Microsoft Project Solara is an AI agent platform designed to power a new class of “agent‑first” devices, enabling multiple AI assistants to coordinate tasks, adapt interfaces in real time, and tap cloud services so smart displays, wearables, and enterprise hardware can act on a user’s behalf rather than only running traditional applications. At Build 2026, Microsoft framed Solara as its answer to the shift from app‑centric smartphones and PCs toward devices built around autonomous or semi‑autonomous AI agents. Unlike a single virtual assistant locked to one ecosystem, Solara focuses on a flexible software and hardware foundation that can host different agents, manage security and privacy for large organizations, and present information contextually across screens, badges, and future device types. The result is a platform play aimed at both consumer convenience and enterprise productivity.

Agent-First Smart Display Integration for Home and Office

In its smart display integration reference design, Microsoft Project Solara turns an Echo Show–style screen into a control surface for AI agents rather than a grid of apps. The display can show Microsoft 365 information such as Outlook calendar events or Excel data, and respond to voice input so an agent can summarize schedules, draft messages, or trigger workflows. According to Engadget, Microsoft described this as an example of "what's possible when you have a device explicitly designed to run AI agents rather than apps." The interface relies on a “just‑in‑time UI” model that reflows layouts for different display sizes and can generate new interface elements on the fly. That means a Solara smart display in a kitchen, a meeting room, or a retail back office could present different agent‑driven dashboards without developers hand‑coding separate app experiences for each scenario.

AI Wearables: The Smart Key Badge as Mobile Agent Hub

Project Solara’s AI wearables story is anchored by a smart key badge reference device that shows how AI agents might leave the desk and follow the user. This badge includes 5G connectivity, a touchscreen, and a camera, turning a familiar form factor into a mobile agent terminal. Workers could ask agents to pull up schedule changes, capture images of equipment, or log tasks directly from the badge, while the network link keeps everything synced to cloud services. Functionally, it mirrors much of the smart display’s agent behavior but in a pocketable, ID‑style device suited to frontline roles in retail, healthcare, or logistics. Because Solara is built on Microsoft’s Android‑based Device Ecosystem Platform, the same AI agent platform can extend to other wearables and edge devices, offering manufacturers a starting point for new AI‑first hardware beyond phones and laptops.

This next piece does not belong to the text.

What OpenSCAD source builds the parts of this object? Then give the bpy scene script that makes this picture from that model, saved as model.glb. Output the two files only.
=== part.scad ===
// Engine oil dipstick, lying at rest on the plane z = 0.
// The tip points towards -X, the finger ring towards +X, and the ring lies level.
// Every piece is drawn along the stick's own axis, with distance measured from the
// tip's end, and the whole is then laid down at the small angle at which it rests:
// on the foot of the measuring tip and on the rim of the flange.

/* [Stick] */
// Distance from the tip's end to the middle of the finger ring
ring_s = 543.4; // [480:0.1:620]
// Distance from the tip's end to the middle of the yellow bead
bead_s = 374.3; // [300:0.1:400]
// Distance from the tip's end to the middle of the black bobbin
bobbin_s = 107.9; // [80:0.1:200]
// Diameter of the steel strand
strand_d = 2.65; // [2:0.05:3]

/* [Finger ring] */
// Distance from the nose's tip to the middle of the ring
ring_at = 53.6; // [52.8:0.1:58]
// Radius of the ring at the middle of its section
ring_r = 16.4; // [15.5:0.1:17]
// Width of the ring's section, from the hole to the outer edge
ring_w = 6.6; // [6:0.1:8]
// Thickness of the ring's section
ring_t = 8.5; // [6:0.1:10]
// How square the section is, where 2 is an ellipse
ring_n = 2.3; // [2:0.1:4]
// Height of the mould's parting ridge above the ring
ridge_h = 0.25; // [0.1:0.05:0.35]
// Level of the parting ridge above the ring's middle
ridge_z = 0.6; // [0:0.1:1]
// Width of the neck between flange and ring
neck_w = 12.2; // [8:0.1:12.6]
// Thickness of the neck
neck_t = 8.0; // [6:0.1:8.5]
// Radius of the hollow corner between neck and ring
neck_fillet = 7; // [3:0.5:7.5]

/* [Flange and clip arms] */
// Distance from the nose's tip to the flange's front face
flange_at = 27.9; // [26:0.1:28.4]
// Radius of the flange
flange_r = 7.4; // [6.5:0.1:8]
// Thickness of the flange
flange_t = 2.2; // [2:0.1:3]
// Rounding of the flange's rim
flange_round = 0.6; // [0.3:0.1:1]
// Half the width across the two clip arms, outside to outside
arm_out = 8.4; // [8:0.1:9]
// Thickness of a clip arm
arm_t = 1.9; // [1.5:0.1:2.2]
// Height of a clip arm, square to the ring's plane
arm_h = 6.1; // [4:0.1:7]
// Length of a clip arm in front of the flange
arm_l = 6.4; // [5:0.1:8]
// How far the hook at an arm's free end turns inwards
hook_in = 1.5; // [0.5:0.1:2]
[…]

How Solara Competes with Other AI Agent Platforms

Where rival AI agent platforms often center on a single assistant, Solara is explicitly “designed without a single dominant agent,” giving users and organizations more choice over which agents run on their devices. Microsoft plans an “agent dispatcher and an agent task manager” that could select and surface different agents depending on the task, from scheduling to analytics. Underneath, Solara defines hardware and software requirements for security, privacy, and manageability, signaling that it targets enterprise buyers as much as early‑adopter consumers. Qualcomm and MediaTek have partnered on the reference designs, but Microsoft says Solara will work across component vendors and form factors. By building on its own Android fork, Microsoft Device Ecosystem Platform, Solara can draw on existing mobile tooling while differentiating through its agent‑centric model, potentially giving hardware makers an alternative to tightly controlled assistant ecosystems.

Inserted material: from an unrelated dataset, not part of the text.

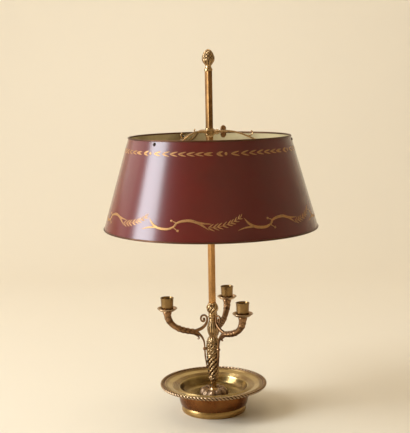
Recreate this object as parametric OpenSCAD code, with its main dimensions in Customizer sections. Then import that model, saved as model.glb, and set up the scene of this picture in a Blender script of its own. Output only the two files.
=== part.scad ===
// Bouillotte lamp: a brass dish on a foot ring, a turned stem with three scroll arms for
// candles, a square mast, and a painted sheet-metal shade that slides on the mast and is
// held by a thumb key. Millimetres, +Z up, origin under the middle of the foot ring.

/* [Shade] */
// Diameter of the shade over its lower rim
shade_bottom_d = 380; // [340:1:400]
// Diameter of the shade over its upper rim
shade_top_d = 287; // [270:1:300]
// Height of the shade
shade_h = 161.5; // [150:0.5:170]
// Height of the shade's lower rim above the table
shade_z = 335.6; // [325:0.1:345]
// Thickness of the shade's sheet metal
sheet_t = 0.8; // [0.6:0.1:1.2]
// Thickness of the wired edge at both rims
rim_wire_d = 3; // [2:0.1:4]

/* [Dish] */
// Diameter of the dish over its rope border
dish_d = 192.6; // [188:0.2:200]
// Thickness of the rope border
border_d = 6; // [5:0.1:7]
// Diameter of the foot ring
foot_d = 116.6; // [112:0.2:118]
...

Implications for Smart Home and Enterprise Device Ecosystems

The broader impact of Microsoft Project Solara lies in how it might standardize AI agent behavior across smart home gear and enterprise fleets. In homes, Solara‑based smart displays could coordinate with other devices that access Microsoft 365 data, turning agents into cross‑device helpers rather than isolated assistants. In workplaces, the same platform could span smart meeting displays, warehouse badges, and task‑specific terminals. Microsoft says Solara "establishes hardware and software requirements that will meet enterprise needs for manageability, security, and privacy, while ensuring critical user experiences are delivered." Early pilots with companies such as Target, CVS Health, and Best Buy will test whether IT teams see value in a unified AI agent platform that still respects existing Android‑based tooling. If those experiments succeed, Solara could accelerate adoption of AI agents by giving both consumer and enterprise device makers a shared foundation to build on.